## The exercise
Starting with the first line and ending with the line that holds "a right-hand thread.", repeat the material exactly.

## Supplied data
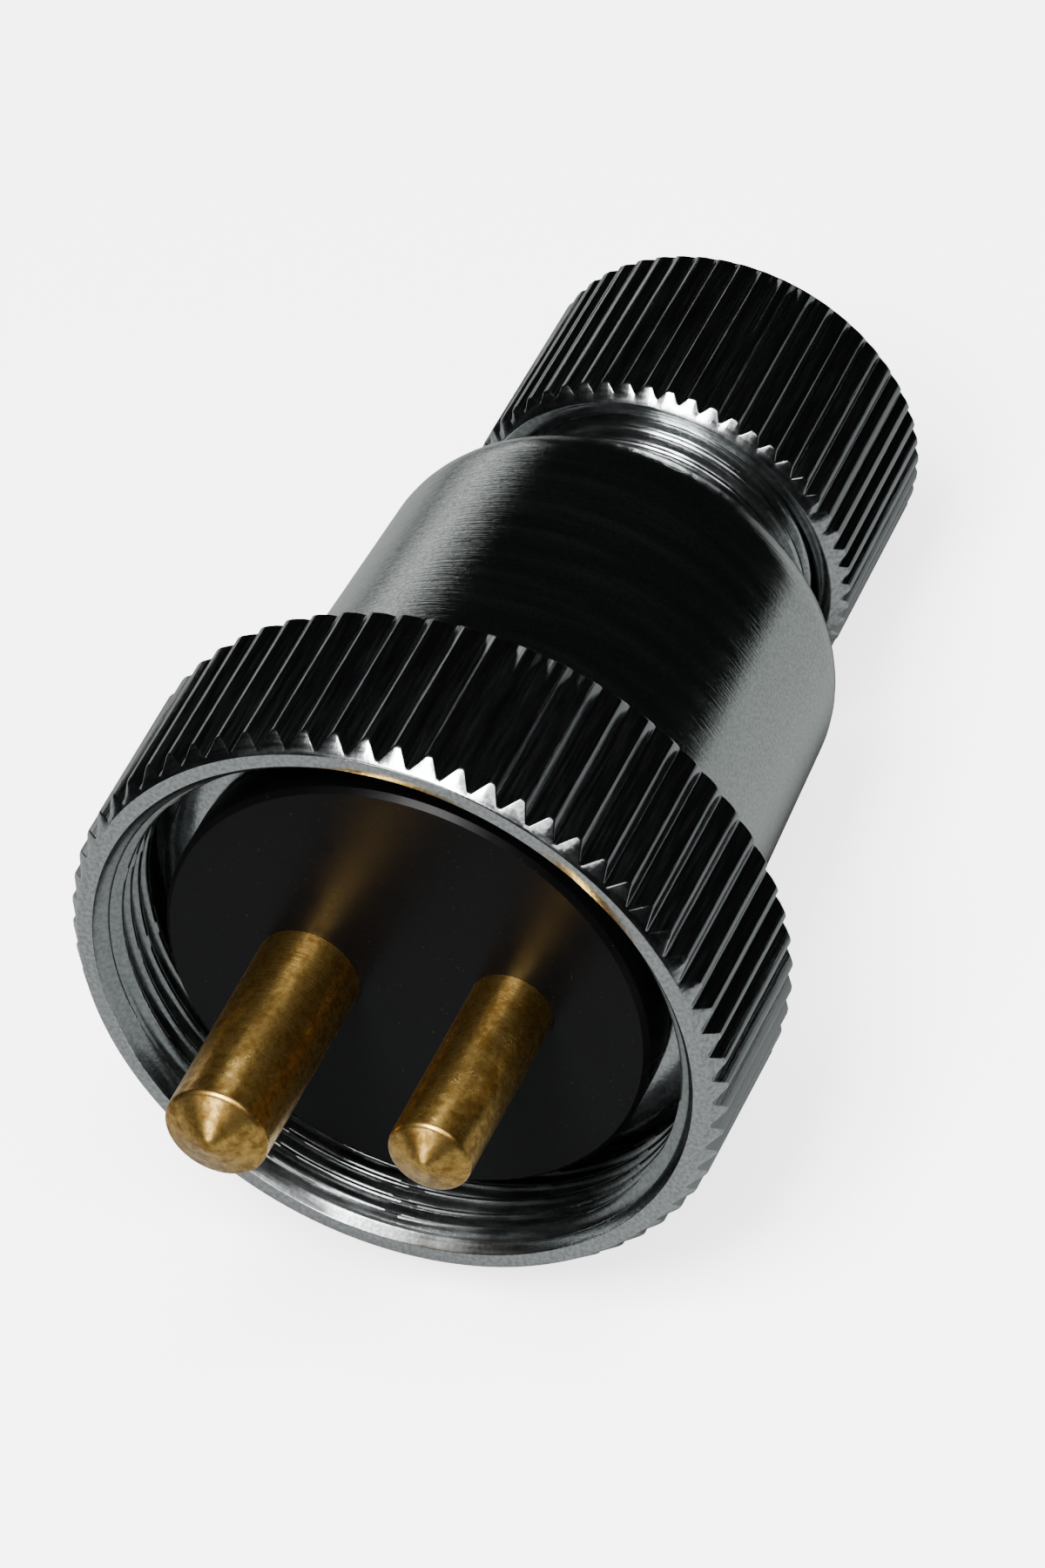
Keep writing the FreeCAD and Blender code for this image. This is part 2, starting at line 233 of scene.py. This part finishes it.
def knurl_columns(teeth, tip_r, depth, tip_share, root_share):
    """Angles and radii of the columns of a knurl with flat tips, straight flanks and flat roots.

    Over one pitch the radius stays at the tip for tip_share, falls in a straight flank, stays at
    the root for root_share and rises again; the bends are eased over `eased` of a pitch.
    """
    eased = 0.022
    tip, root = tip_share / 2, 0.5 - root_share / 2
    half = np.array([0.0, tip - eased, tip - eased * 0.2, tip + eased, (tip + root) / 2,
                     root - eased, root + eased * 0.5])
    fall = np.array([0.0, 0.0, 0.03, eased / (root - tip), 0.5, 1 - eased / (root - tip), 1.0])
    share = np.concatenate([half, [0.5], 1 - half[:0:-1]])
    drop = np.concatenate([fall, [1.0], fall[:0:-1]])
    angles = ((np.arange(teeth)[:, None] + share) * 2 * math.pi / teeth).ravel()
    radii = np.tile(tip_r - depth * drop, teeth)
    return angles, radii


def thread_wave(angles, along, half_crest, half_root):
    """Height from 0 at the root to 1 at the crest of a right-hand thread.

    The distance to the nearest crest is that of along minus pitch times the turns made; the
    height falls in a straight flank between half_crest and half_root, with eased ends.
    """
    turns = angles / (2 * math.pi)
    phase = (along / THREAD_PITCH - turns + 0.5) % 1.0 - 0.5
    flank = np.clip((np.abs(phase) - half_crest) / (half_root - half_crest), 0, 1)
    return 1 - flank * flank * (3 - 2 * flank) * 0.5 - flank * 0.5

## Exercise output
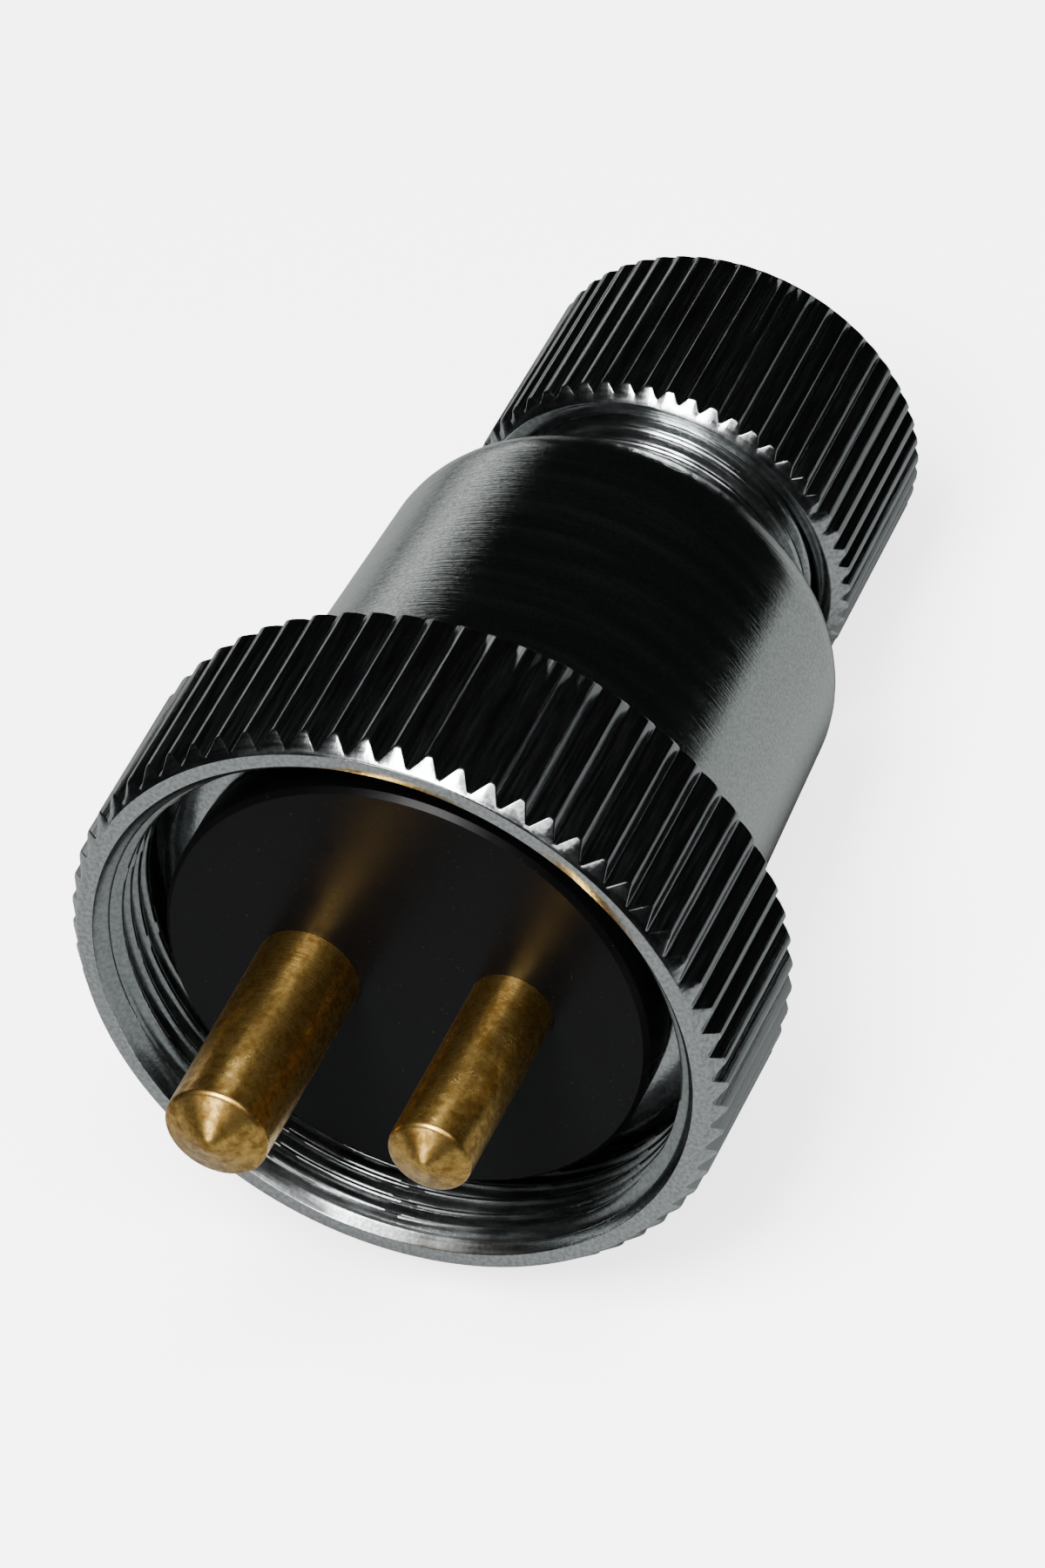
Keep writing the FreeCAD and Blender code for this image. This is part 2, starting at line 233 of scene.py. This part finishes it.
def knurl_columns(teeth, tip_r, depth, tip_share, root_share):
    """Angles and radii of the columns of a knurl with flat tips, straight flanks and flat roots.

    Over one pitch the radius stays at the tip for tip_share, falls in a straight flank, stays at
    the root for root_share and rises again; the bends are eased over `eased` of a pitch.
    """
    eased = 0.022
    tip, root = tip_share / 2, 0.5 - root_share / 2
    half = np.array([0.0, tip - eased, tip - eased * 0.2, tip + eased, (tip + root) / 2,
                     root - eased, root + eased * 0.5])
    fall = np.array([0.0, 0.0, 0.03, eased / (root - tip), 0.5, 1 - eased / (root - tip), 1.0])
    share = np.concatenate([half, [0.5], 1 - half[:0:-1]])
    drop = np.concatenate([fall, [1.0], fall[:0:-1]])
    angles = ((np.arange(teeth)[:, None] + share) * 2 * math.pi / teeth).ravel()
    radii = np.tile(tip_r - depth * drop, teeth)
    return angles, radii


def thread_wave(angles, along, half_crest, half_root):
    """Height from 0 at the root to 1 at the crest of a right-hand thread.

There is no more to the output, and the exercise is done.